33ª semana del tiempo ordinario. Miércoles: Lc 19, 11-28

Jesús había salido ya de Jericó e iba camino arriba hacia Jerusalén. En Jericó habían sucedido dos cosas importantes: la curación del ciego y la autoinvitación a la casa de Zaqueo, donde este hombre se había convertido hasta lo más difícil que es devolver con creces lo robado. Había muchos de los acompañantes que estaban entusiasmados pensando que ahora sí en Jerusalén declararía establecido el Reino de Dios. Seguramente algunos se lo dirían. Jesús en este momento debe aclarar una vez más que el Reino de Dios no es como ellos pensaban, en sentido material. Y una de las enseñanzas que les da es por medio de la parábola que nos trae hoy el evangelio.

Como muchas de las parábolas tiene datos raros para nosotros, que eran más comprensibles para los oyentes de Jesús. Sin embargo lo importante era el mensaje, que es también para nosotros, y que nos debe ayudar en nuestra vida cristiana. Es muy posible que al poner el ejemplo se basase en algo real que había sucedido hacía unos cuantos años. Arquelao, el hijo de Herodes el Grande, quería ser rey de esa parte de Judea, donde estaba Jericó, y para ello fue a Roma a pedir el título de rey al emperador. Como no era muy bien visto por muchas personas, también fueron a Roma un grupo de personas notables para pedir que no se lo dieran, aunque esta petición fue infructuosa. Jesús añadió quizá aspectos tiránicos que pintaban el cuadro común entonces de muchas autoridades, como había sido en la familia de Herodes.

Aplicada la parábola a Jesús, nos quiere decir que muchos también van a rechazar el reino de Jesús, que es reino de paz y amor, porque se empeñan en creer que debe ser de esplendor material y poder. Y hasta muchos gritarán contra El, deseando su muerte, como iba a pasar después de pocos días. Hoy nos dice Jesús que antes de pertenecer a ese Reino, en su totalidad o plenitud, hay un plazo de tiempo en que debemos negociar espiritualmente con unos bienes que El nos da.

Este es el mensaje principal de la parábola.
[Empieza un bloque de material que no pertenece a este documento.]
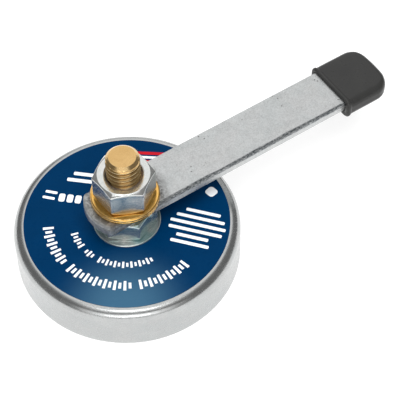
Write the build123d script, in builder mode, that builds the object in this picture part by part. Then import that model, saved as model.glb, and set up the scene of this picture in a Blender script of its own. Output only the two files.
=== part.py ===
from build123d import *
import os
from math import cos, radians, sqrt, tan

# Magnetic welding ground clamp. A steel pot magnet carries a brass contact stud through its middle. A flat
# release lever is clamped on the stud between a lower nut on a thin washer and a terminal nut with its thick
# brass washer.
#
# Frame: millimetres, origin at the centre of the contact face that sits on the work, +Z up the stud's axis,
# +X along the lever towards its grip cap.

# Driving dimensions ------------------------------------------------------------------------------------------

# Pot: a cup that is open downwards
POT_R = 40.0
POT_H = 17.0
POT_TOP_T = 4.0
POT_WALL_T = 3.0
POT_EDGE_R = 3.6
POT_RIM_CHAMFER = 0.4

# Ferrite ring and what holds it
MAGNET_R = 35.6
MAGNET_BORE_R = 14.0
MAGNET_RECESS = 0.3
MAGNET_CHAMFER = 0.5
RESIN_RECESS = 0.8
BUSH_RECESS = 0.6

# Printed label
LABEL_R = 36.3
LABEL_T = 0.2

# Brass stud with its contact head
HEAD_R = 11.0
HEAD_CHAMFER = 0.6
THREAD_R = 5.9
THREAD_GROOVE_W = 1.8
THREAD_GROOVE_DEPTH = 1.15
STUD_TOP_Z = 53.0
STUD_TIP_R = 4.7
STUD_TIP_H = 1.2

# Holes that pass the stud, and the running fit of both nuts on it
PASS_HOLE_R = 6.5
LABEL_HOLE_R = 6.8
NUT_BORE_R = THREAD_R + 0.06

# Washers: a thin one on the label, a thick one under the terminal nut
WASHER_R = 12.0
BASE_WASHER_T = 1.0
BASE_WASHER_CHAMFER = 0.2
BRASS_WASHER_T = 2.5
BRASS_WASHER_CHAMFER = 0.35

# Hexagon nuts
NUT_FLATS = 19.0
NUT_FACE_R = 9.05
NUT_CHAMFER_ANGLE = 30.0
NUT_MOUTH_R = 6.75
LOCK_NUT_H = 8.5
LOCK_NUT_TURN = 22.3
TERMINAL_NUT_H = 10.8
TERMINAL_NUT_TURN = 34.2

# Lever bar
LEVER_W = 18.0
LEVER_T = 4.0
LEVER_END_R = 14.5
LEVER_CORNER_R = 1.6
LEVER_TIP_X = 105.5
LEVER_TIP_CORNER_R = 4.0
LEVER_EDGE_R = 0.8

# Grip cap
CAP_MOUTH_X = 88.0
CAP_END_X = 108.8
CAP_END_BOW = 1.2
CAP_W = 22.4
CAP_T = 7.8
CAP_DROP = 0.8
CAP_CORNER_R = 6.0
CAP_EDGE_R = 2.8
LIP_L = 1.6
LIP_STEP = 0.25
LIP_EDGE_R = 0.8

# Heights of the stack on the stud, from the contact face up
CAVITY_H = POT_H - POT_TOP_T
LABEL_TOP_Z = POT_H + LABEL_T
LOCK_NUT_Z = LABEL_TOP_Z + BASE_WASHER_T
LEVER_Z = LOCK_NUT_Z + LOCK_NUT_H
BRASS_WASHER_Z = LEVER_Z + LEVER_T
TERMINAL_NUT_Z = BRASS_WASHER_Z + BRASS_WASHER_T
FREE_END_Z = TERMINAL_NUT_Z + TERMINAL_NUT_H
LEVER_MID_Z = LEVER_Z + LEVER_T / 2
CAP_MID_Z = LEVER_MID_Z - CAP_DROP


def write_part(piece, name):
    """Label one finished piece and write it as its own STEP file."""
    piece.part.label = name
    export_step(piece.part, f"parts/{name}.step")


def ring(base_z, height, outer_r, inner_r, edge_chamfer):
    """A flat ring on the stud's axis, with both outer edges broken."""
    with BuildPart() as body:
        with BuildSketch(Plane.XY.offset(base_z)):
            Circle(outer_r)
            Circle(inner_r, mode=Mode.SUBTRACT)
        extrude(amount=height)
        if edge_chamfer:
            rims = body.edges().filter_by(GeomType.CIRCLE).group_by(SortBy.RADIUS)[-1]
            chamfer(rims, edge_chamfer)
    return body


def hex_nut(base_z, height, turn):
    """A hexagon nut whose corners are turned off by a 30 degree cone at both ends."""
    corner_r = NUT_FLATS / 2 / cos(radians(NUT_CHAMFER_ANGLE))
    corner_drop = (corner_r - NUT_FACE_R) * tan(radians(NUT_CHAMFER_ANGLE))
    mouth_depth = NUT_MOUTH_R - NUT_BORE_R
    with BuildPart() as nut:
        with BuildSketch(Plane.XY.offset(base_z)):
            RegularPolygon(NUT_FLATS / 2, 6, major_radius=False, rotation=turn)
            Circle(NUT_BORE_R, mode=Mode.SUBTRACT)
        extrude(amount=height)
        with BuildSketch(Plane.XZ):
            with BuildLine():
                Polyline(
                    (0, base_z),
                    (NUT_FACE_R, base_z),
                    (corner_r, base_z + corner_drop),
                    (corner_r, base_z + height - corner_drop),
                    (NUT_FACE_R, base_z + height),
                    (0, base_z + height),
                    close=True,
                )
            make_face()
        revolve(axis=Axis.Z, mode=Mode.INTERSECT)
        bore_rims = nut.edges().filter_by(GeomType.CIRCLE).group_by(SortBy.RADIUS)[0]
        chamfer(bore_rims, mouth_depth)
    return nut


os.makedirs("parts", exist_ok=True)

# Pot magnet --------------------------------------------------------------------------------------------------

with BuildPart() as pot_shell:
    with BuildSketch():
        Circle(POT_R)
    extrude(amount=POT_H)
    with BuildSketch():
        Circle(POT_R - POT_WALL_T)
    extrude(amount=CAVITY_H, mode=Mode.SUBTRACT)
    with BuildSketch(Plane.XY.offset(CAVITY_H)):
        Circle(PASS_HOLE_R)
    extrude(amount=POT_TOP_T, mode=Mode.SUBTRACT)
    round_edges = pot_shell.edges().filter_by(GeomType.CIRCLE)
    fillet(round_edges.group_by(Axis.Z)[-1].sort_by(SortBy.RADIUS)[-1], POT_EDGE_R)
    round_edges = pot_shell.edges().filter_by(GeomType.CIRCLE)
    chamfer(round_edges.group_by(Axis.Z)[0], POT_RIM_CHAMFER)

ring_magnet = ring(MAGNET_RECESS, CAVITY_H - MAGNET_RECESS, MAGNET_R, MAGNET_BORE_R, MAGNET_CHAMFER)
resin_ring = ring(RESIN_RECESS, CAVITY_H - RESIN_RECESS, POT_R - POT_WALL_T, MAGNET_R, 0)
centre_bush = ring(BUSH_RECESS, CAVITY_H - BUSH_RECESS, MAGNET_BORE_R, HEAD_R, 0)
label_disc = ring(POT_H, LABEL_T, LABEL_R, LABEL_HOLE_R, 0)

# Stud: the head fills the bush and bears against the inside of the pot, the shank is threaded to its tip.
# The shank is plain at the thread's outside size but for one groove, where the end above the top nut begins.
with BuildPart() as contact_stud:
    with BuildSketch(Plane.XZ):
        with BuildLine():
            Polyline(
                (0, 0),
                (HEAD_R - HEAD_CHAMFER, 0),
                (HEAD_R, HEAD_CHAMFER),
                (HEAD_R, CAVITY_H),
                (THREAD_R, CAVITY_H),
                (THREAD_R, FREE_END_Z - THREAD_GROOVE_W),
                (THREAD_R - THREAD_GROOVE_DEPTH, FREE_END_Z - THREAD_GROOVE_W / 2),
                (THREAD_R, FREE_END_Z),
                (THREAD_R, STUD_TOP_Z - STUD_TIP_H),
                (STUD_TIP_R, STUD_TOP_Z),
                (0, STUD_TOP_Z),
                close=True,
            )
        make_face()
    revolve(axis=Axis.Z)

# Washers and nuts --------------------------------------------------------------------------------------------

base_washer = ring(LABEL_TOP_Z, BASE_WASHER_T, WASHER_R, PASS_HOLE_R, BASE_WASHER_CHAMFER)
brass_washer = ring(BRASS_WASHER_Z, BRASS_WASHER_T, WASHER_R, PASS_HOLE_R, BRASS_WASHER_CHAMFER)
lock_nut = hex_nut(LOCK_NUT_Z, LOCK_NUT_H, LOCK_NUT_TURN)
terminal_nut = hex_nut(TERMINAL_NUT_Z, TERMINAL_NUT_H, TERMINAL_NUT_TURN)

# Lever bar: its short end is an arc about the stud, its far end is squared with round corners
half_w = LEVER_W / 2
arc_meets_side_x = -sqrt(LEVER_END_R**2 - half_w**2)
with BuildPart() as lever_bar:
    with BuildSketch(Plane.XY.offset(LEVER_Z)):
        with BuildLine():
            Polyline(
                (arc_meets_side_x, half_w),
                (LEVER_TIP_X, half_w),
                (LEVER_TIP_X, -half_w),
                (arc_meets_side_x, -half_w),
            )
            ThreePointArc((arc_meets_side_x, -half_w), (-LEVER_END_R, 0), (arc_meets_side_x, half_w))
        bar_face = make_face()
        fillet(bar_face.vertices().group_by(Axis.X)[0], LEVER_CORNER_R)
        fillet(bar_face.vertices().group_by(Axis.X)[-1], LEVER_TIP_CORNER_R)
        Circle(PASS_HOLE_R, mode=Mode.SUBTRACT)
    extrude(amount=LEVER_T)
    fillet(lever_bar.faces().sort_by(Axis.Z)[-1].outer_wire().edges(), LEVER_EDGE_R)

# Grip cap: a closed-ended soft sleeve pushed over the bar, with a thicker lip round its mouth. It hangs a little
# low, so the wall under the bar is thicker than the wall over it.
with BuildPart() as lever_cap:
    with BuildSketch(Plane.XY.offset(CAP_MID_Z - CAP_T / 2)) as cap_plan:
        with BuildLine():
            Polyline(
                (CAP_END_X - CAP_END_BOW, CAP_W / 2),
                (CAP_MOUTH_X, CAP_W / 2),
                (CAP_MOUTH_X, -CAP_W / 2),
                (CAP_END_X - CAP_END_BOW, -CAP_W / 2),
            )
            ThreePointArc(
                (CAP_END_X - CAP_END_BOW, -CAP_W / 2),
                (CAP_END_X, 0),
                (CAP_END_X - CAP_END_BOW, CAP_W / 2),
            )
        make_face()
        fillet(cap_plan.vertices().group_by(Axis.X)[-1], CAP_CORNER_R)
    extrude(amount=CAP_T)
    mouth_edges = lever_cap.faces().sort_by(Axis.X)[0].edges()
    flat_faces = lever_cap.faces().filter_by(Axis.Z)
    rounded = flat_faces.edges() - mouth_edges
    fillet(rounded, CAP_EDGE_R)
    mouth_plane = Plane(origin=(CAP_MOUTH_X, 0, CAP_MID_Z), x_dir=(0, 1, 0), z_dir=(1, 0, 0))
    with BuildSketch(mouth_plane):
        RectangleRounded(CAP_W + 2 * LIP_STEP, CAP_T + 2 * LIP_STEP, CAP_EDGE_R)
    extrude(amount=LIP_L)
    lip_edges = lever_cap.faces().sort_by(Axis.X)[0].outer_wire().edges()
    fillet(lip_edges, LIP_EDGE_R)
    bar_plane = Plane(origin=(CAP_MOUTH_X, 0, LEVER_MID_Z), x_dir=(0, 1, 0), z_dir=(1, 0, 0))
    with BuildSketch(bar_plane):
        Rectangle(LEVER_W, LEVER_T)
    extrude(amount=LEVER_TIP_X - CAP_MOUTH_X, mode=Mode.SUBTRACT)

# Written pieces ----------------------------------------------------------------------------------------------

write_part(pot_shell, "pot_shell")
write_part(ring_magnet, "ring_magnet")
write_part(resin_ring, "resin_ring")
write_part(centre_bush, "centre_bush")
write_part(contact_stud, "contact_stud")
write_part(label_disc, "label_disc")
write_part(base_washer, "base_washer")
write_part(lock_nut, "lock_nut")
write_part(lever_bar, "lever_bar")
write_part(lever_cap, "lever_cap")
write_part(brass_washer, "brass_washer")
write_part(terminal_nut, "terminal_nut")
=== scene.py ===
import math

import bmesh
import bpy
from mathutils import Matrix, Vector, noise


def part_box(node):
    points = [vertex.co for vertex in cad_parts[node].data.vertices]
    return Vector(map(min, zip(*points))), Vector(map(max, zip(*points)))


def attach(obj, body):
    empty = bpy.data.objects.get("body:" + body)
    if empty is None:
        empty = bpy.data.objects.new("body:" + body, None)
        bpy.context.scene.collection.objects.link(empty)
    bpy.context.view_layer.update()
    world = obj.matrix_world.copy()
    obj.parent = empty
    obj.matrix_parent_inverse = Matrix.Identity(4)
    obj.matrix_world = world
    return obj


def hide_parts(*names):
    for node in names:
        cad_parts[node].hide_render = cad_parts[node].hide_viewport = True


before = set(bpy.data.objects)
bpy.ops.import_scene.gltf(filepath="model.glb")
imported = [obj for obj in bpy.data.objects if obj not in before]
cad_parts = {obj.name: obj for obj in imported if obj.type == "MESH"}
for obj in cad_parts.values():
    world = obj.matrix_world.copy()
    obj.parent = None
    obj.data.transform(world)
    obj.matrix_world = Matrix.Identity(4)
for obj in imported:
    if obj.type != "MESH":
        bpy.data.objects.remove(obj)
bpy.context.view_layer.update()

MM = 0.001
TAU = 2 * math.pi


# Sizes worked out from the CAD nodes, in mm --------------------------------------------------------------

def extent(node):
    low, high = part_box(node)
    return [tuple(v / MM for v in (low[i], high[i])) for i in range(3)]


def radius_of(node):
    return extent(node)[0][1]


def z_of(node):
    return extent(node)[2]


POT_R = radius_of("pot_shell")
POT_H = z_of("pot_shell")[1]
POT_WALL = POT_R - radius_of("resin_ring")
CAVITY_H = z_of("ring_magnet")[1]
MAGNET_R = radius_of("ring_magnet")
BUSH_R = radius_of("centre_bush")
LABEL_R = radius_of("label_disc")
WASHER_R = radius_of("brass_washer")
HEAD_R = radius_of("contact_stud")
LEVER_W = extent("lever_bar")[1][1] * 2
LEVER_END_R = -extent("lever_bar")[0][0]
LEVER_TIP_X = extent("lever_bar")[0][1]
CAP_X = extent("lever_cap")[0]
CAP_W = extent("lever_cap")[1][1] * 2
CAP_Z = z_of("lever_cap")

# Sizes the boxes don't give, the same as in the CAD
POT_EDGE_R = 3.6
PASS_HOLE_R = 6.5
LABEL_HOLE_R = 6.8
HEAD_CHAMFER = 0.6
THREAD_R = 5.9
STUD_TIP_R = 4.7
STUD_TIP_H = 1.2
NUT_FLATS = 19.0
NUT_FACE_R = 9.05
NUT_MOUTH_R = 6.75
NUT_BORE_R = THREAD_R + 0.06
NUT_CHAMFER = math.radians(30)
LOCK_NUT_TURN = 22.3
TERMINAL_NUT_TURN = 34.2
LEVER_TIP_CORNER_R = 4.0
LEVER_CORNER_R = 1.6
CAP_CORNER_R = 6.0
CAP_EDGE_R = 2.8
CAP_END_BOW = 1.2
LIP_L = 1.6
LIP_STEP = 0.25
LIP_EDGE_R = 0.8

# Fine shape that only the looks have
THREAD_PITCH = 2.1
THREAD_DEPTH = 1.2
THREAD_RUN_OUT = 0.9
NUT_EDGE_R = 0.45
NUT_BORE_GAP = 0.02
NUT_THREAD_DEPTH = 0.45
NUT_RUB = 0.1
LEVER_ROLL_W = 1.0
LEVER_ROLL_H = 1.1
LEVER_FLAT_MARGIN = 0.3
INK_T = 0.013

# The camera's side, which the label's print and its painted sheen face, in degrees
CAMERA_AZIMUTH = -33.7
# Place of the painted sheen on the label's front edge, in mm from the axis, and its spread, in m
PAINTED_SHEEN_R = 36.0
PAINTED_SHEEN_START, PAINTED_SHEEN_END = 0.001, 0.029

# The label's material slots for its two inks. Slot 0 is its blue ground.
WHITE, RED = 1, 2


# Mesh helpers --------------------------------------------------------------------------------------------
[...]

En ésta no se fija si uno tiene más dones que otro, como en otras parábolas. Lo que nos dice es que lo que tenga cada uno debe desarrollarlo para honra de Dios y bien de la humanidad. Uno puede producir más y otro menos. Todos tendrán su premio según el esfuerzo que hayan hecho. Lo que está muy mal es que esos dones se guarden, como hizo aquel que guardó su mina u onza de oro en un pañuelo hasta que viniera el rey. Y lo peor de este mal siervo es que echaba la culpa al mismo rey, por ser hombre severo. En el plano religioso es un mal grande echar la culpa a Dios de muchas cosas, cuando en realidad Dios es bueno por necesidad y nos ama más de lo que podemos pensar.

Jesús vendrá un día a pedirnos cuentas de cómo hemos usado nuestras facultades. Es lo mismo que decía en otras parábolas: Nosotros no somos dueños de las cosas que tenemos, sino que somos administradores. Y tenemos muchas cosas materiales y espirituales. Dios nos da dones de paz, de esperanza y consuelo. Son dones para que se multipliquen. Debemos con ellos hacer que el Reino de Dios se desarrolle, primero en nosotros mismos y luego o al mismo tiempo en los demás. Lo que no se debe hacer es ser empleados holgazanes, que nos contentemos con ir pasando el tiempo sin hacer nada de provecho. Por lo tanto el hacer apostolado no es algo que es para unos pocos, como otros se dedican al deporte u otra dedicación material. Hacer apostolado, aunque sólo sea con el ejemplo, debe ser una preocupación propia del ser cristiano.

Debemos poner interés en hacer bien las cosas pequeñas para luego poder hacer bien las grandes. Es como un niño que, si hace bien sus deberes y otras pequeñas obligaciones, estará capacitado para hacer bien las cosas cuando sea grande. ¿Cómo le va a dar un rey la administración de diez ciudades, si no ha podido administrar bien una sola? Así también a nosotros, cuando Dios vea que empleamos bien los dones que ahora nos da para administrar, un día nos dará bienes por encima de todo lo merecido.